Let’s take a moment and revisit this passage in Ruth before we pray for our nation and the nations of the world this evening. Truly, we all have a shared destiny and if our nation, or the nations of the world hurt, hunger, or harbor injustices, it will do us no good to turn a deaf ear or a blind eye to that need - Even though the costs be ever so great.

Ruth 1 NKJV

16  But Ruth said: “Entreat me not to leave you, Or to turn back from following after you; For wherever you go, I will go; And wherever you lodge, I will lodge; Your people shall be my people, And your God, my God.

17  Where you die, I will die, And there will I be buried. The LORD do so to me, and more also, If anything but death parts you and me.”

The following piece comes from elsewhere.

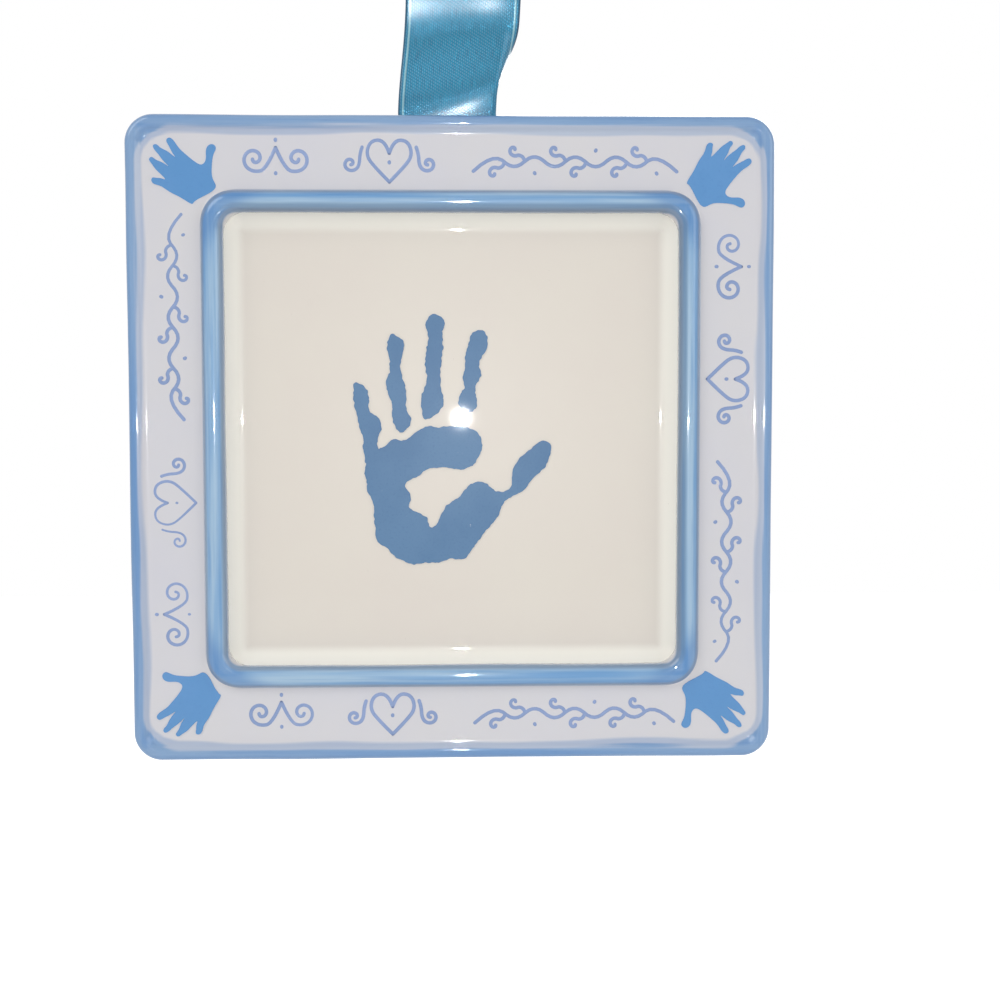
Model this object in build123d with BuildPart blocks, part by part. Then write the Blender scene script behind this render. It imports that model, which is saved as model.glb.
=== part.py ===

Contracts are made when there is promise of gain. Covenants are made when there is nothing to gain and everything to give.

·        Consider the cost of the covenants you make.

o   More than a kiss – like Orpha …

§  There are “kissers” and there are “cleavers.”

o   More than words – not just an “I do” … Let’s see if you did …

§  Stories will be told about those who did …

·        Work hard to defend the destiny you share with others.

o   Don’t deny your family.

o   Don’t devalue your friendships.

o   Don’t destroy your future.

·        Appreciate and respect those who stand beside you.

o   Be thankful and show it.

o   Never forget the price others paid for you to have a life.

o   Someone else shared the cost for your greatest opportunity … 

Let’s pray for our families, our nation, and the world.